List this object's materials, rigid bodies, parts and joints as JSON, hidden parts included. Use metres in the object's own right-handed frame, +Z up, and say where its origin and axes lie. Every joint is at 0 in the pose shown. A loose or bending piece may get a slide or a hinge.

□ □ □ □ □

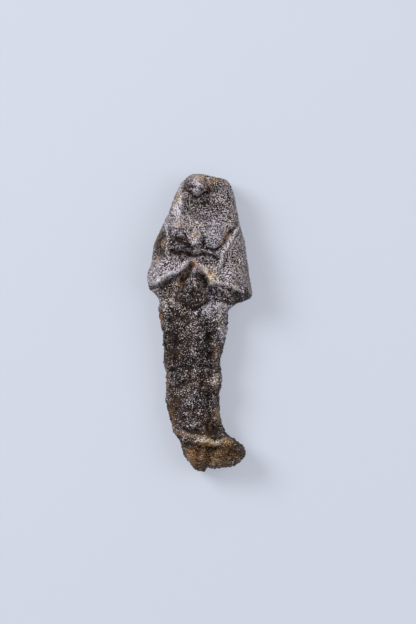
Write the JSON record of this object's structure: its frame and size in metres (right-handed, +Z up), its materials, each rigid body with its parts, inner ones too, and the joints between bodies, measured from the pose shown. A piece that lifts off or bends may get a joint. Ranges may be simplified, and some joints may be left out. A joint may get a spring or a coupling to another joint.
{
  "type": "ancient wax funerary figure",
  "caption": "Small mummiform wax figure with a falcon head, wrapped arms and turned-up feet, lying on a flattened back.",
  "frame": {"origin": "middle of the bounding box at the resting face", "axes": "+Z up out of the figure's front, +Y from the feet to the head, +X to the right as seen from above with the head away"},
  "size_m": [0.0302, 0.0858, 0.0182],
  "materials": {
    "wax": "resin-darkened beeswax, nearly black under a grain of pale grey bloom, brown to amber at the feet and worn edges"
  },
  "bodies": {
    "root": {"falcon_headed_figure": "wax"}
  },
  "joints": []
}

□ □ □ □ □

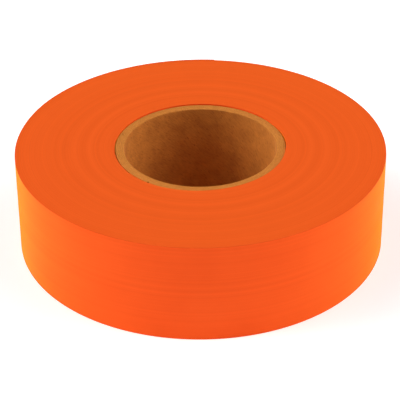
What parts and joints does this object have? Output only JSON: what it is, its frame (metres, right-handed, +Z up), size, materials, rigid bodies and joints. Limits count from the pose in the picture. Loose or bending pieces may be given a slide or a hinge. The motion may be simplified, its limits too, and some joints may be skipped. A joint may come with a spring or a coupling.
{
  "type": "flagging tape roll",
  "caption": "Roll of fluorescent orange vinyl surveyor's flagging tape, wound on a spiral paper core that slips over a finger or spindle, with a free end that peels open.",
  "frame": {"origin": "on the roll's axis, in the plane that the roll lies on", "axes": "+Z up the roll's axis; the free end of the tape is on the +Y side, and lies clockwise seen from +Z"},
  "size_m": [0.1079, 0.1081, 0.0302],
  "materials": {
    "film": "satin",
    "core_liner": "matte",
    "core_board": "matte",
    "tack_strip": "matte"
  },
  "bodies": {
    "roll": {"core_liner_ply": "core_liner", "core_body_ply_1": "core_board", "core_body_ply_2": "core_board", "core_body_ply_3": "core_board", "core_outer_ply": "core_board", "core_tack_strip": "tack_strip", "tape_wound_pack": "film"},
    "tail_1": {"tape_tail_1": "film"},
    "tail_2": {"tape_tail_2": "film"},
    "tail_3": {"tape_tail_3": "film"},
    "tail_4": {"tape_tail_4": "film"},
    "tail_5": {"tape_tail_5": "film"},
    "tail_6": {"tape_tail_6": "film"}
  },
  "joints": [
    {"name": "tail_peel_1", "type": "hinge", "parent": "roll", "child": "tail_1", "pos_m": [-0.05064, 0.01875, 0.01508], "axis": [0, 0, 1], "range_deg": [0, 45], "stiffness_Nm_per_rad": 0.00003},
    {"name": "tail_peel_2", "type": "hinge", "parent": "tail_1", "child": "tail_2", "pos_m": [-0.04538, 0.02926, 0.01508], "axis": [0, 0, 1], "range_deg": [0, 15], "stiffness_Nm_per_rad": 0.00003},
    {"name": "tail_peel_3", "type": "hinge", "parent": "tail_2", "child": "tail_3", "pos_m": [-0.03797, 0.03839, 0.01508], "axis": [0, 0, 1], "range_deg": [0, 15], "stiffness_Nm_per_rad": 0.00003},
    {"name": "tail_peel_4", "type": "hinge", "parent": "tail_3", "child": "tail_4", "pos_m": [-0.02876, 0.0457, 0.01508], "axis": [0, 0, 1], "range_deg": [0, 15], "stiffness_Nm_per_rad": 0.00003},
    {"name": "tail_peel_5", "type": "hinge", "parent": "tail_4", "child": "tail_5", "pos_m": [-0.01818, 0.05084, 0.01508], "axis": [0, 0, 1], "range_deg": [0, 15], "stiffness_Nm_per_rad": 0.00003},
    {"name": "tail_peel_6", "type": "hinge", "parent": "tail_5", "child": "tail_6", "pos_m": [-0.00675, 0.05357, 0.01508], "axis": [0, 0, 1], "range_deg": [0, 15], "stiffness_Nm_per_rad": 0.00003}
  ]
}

□ □ □ □ □

Task goal:
List the lines of the material in which the word "that" occurs.

Result of the task:
Write the JSON record of this object's structure: its frame and size in metres (right-handed, +Z up), its materials, each rigid body with its parts, inner ones too, and the joints between bodies, measured from the pose shown. A piece that lifts off or bends may get a joint. Ranges may be simplified, and some joints may be left out. A joint may get a spring or a coupling to another joint.
  "caption": "Roll of fluorescent orange vinyl surveyor's flagging tape, wound on a spiral paper core that slips over a finger or spindle, with a free end that peels open.",
  "frame": {"origin": "on the roll's axis, in the plane that the roll lies on", "axes": "+Z up the roll's axis; the free end of the tape is on the +Y side, and lies clockwise seen from +Z"},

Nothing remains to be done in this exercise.